A deep gene sequencing of tumors will provide cancer patients the best medication suitable for them, based on how the tumor will respond to the treatment. Very early in the treatment the oncologist will know if the medication treatment will be responsive or not, which will save time in applying the right medication and will change the prognosis for the better in most cases. Researches will work on preventative medicine and you may only be taking a daily tablet in order to fight potential cancer.

There is no question to the fact that the research of cancer has made a very impressive progress in the last five years. The genetic decoding has made a breakthrough in all the research of many diseases. The genetic structure of the patient will determine the treatment.

All cancer patients usually receive the same treatment which includes chemotherapy and radiation, which lowers the mortality rate. For lung cancer patients, mapping will ensure if the patient has a gene which is common in 30% of the patients with lung cancer (EGFR) and receives a special drug for that type of cancer but if the patient does not carry this gene, a different drug will be administered.

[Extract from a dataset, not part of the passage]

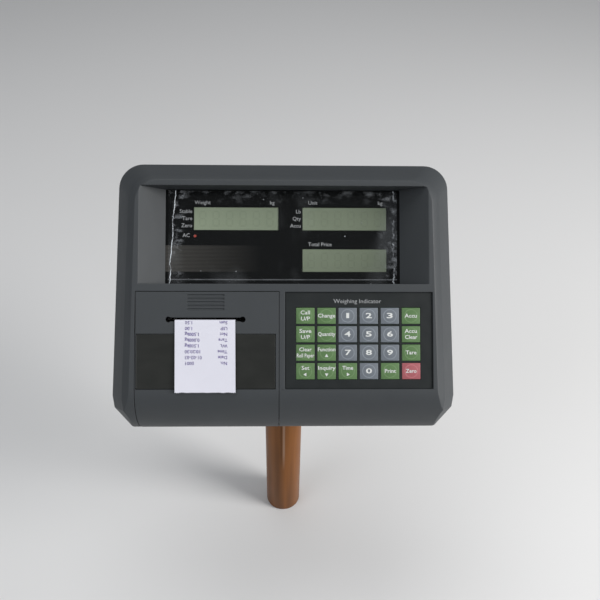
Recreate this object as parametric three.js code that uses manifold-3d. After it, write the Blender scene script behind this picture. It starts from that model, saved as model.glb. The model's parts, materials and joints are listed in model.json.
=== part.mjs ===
// Weighing indicator head with a built-in receipt printer, on a tilting and swivelling column.
// Millimetres, +Z up. The origin is the middle of the column's flat foot.
// The head is drawn in its own frame, x right, y into the head and z up its face, with the
// middle of the face at 0, and is then tilted back as one group.

import * as THREE from 'three';
import { mergeVertices } from 'three/addons/utils/BufferGeometryUtils.js';
import Module from 'manifold-3d';

const wasm = await Module();
wasm.setup();

// Driving dimensions
const GAP = 0.3;
const TILT = THREE.MathUtils.degToRad(45);

const HEAD_TOP = 107;
const HEAD_BOTTOM = -97;
const HALF_TOP = 129;
const HALF_BOTTOM = 132.7;
const TOP_RADIUS = 19;
const PARTING = 34;
const HEAD_DEPTH = 76;
const WALL = 3;
const FACE_WALL = 3.6;
const CHIN_START = -66;

const RECESS = { half: 108.6, bottom: 12, top: 85.5, depth: 19 };
const RECESS_BACK = { left: -90, right: 88, bottom: 12.3, top: 85.8 };
const PANEL_THICK = 2.5;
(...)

The key to genomic studies is not just sequencing, but analyzing the data. Studies will focus on unraveling the genetic signature of cancer, and this will extend to reveal other diseases as the researches build greater genomic capabilities.

The cost of genomic sequencing has come down significantly. Six years ago, it cost a fortune to perform a whole genome sequencing on a few patients. Today the cost is down and sequencing can be performed in days. This enables researchers to now use sequencing to measure tumor-specific alterations.

Melanoma is a form of skin cancer, the treatment of which has had successful results since the MRI was founded. Many research institutes are focusing on the genetic drivers of this cancer which is one of the fastest growing cancers in the Western world, to enable patients with melanoma and all its subtypes to receive a personalized treatment.

Today, you can find diagnostic institutes that not only perform a biopsy, endoscopic tests and imaging scans but also a test of the genetics of the tumor; after all diagnostic examinations, a multidisciplinary team of doctors tailor a treatment which is the best option for the patient.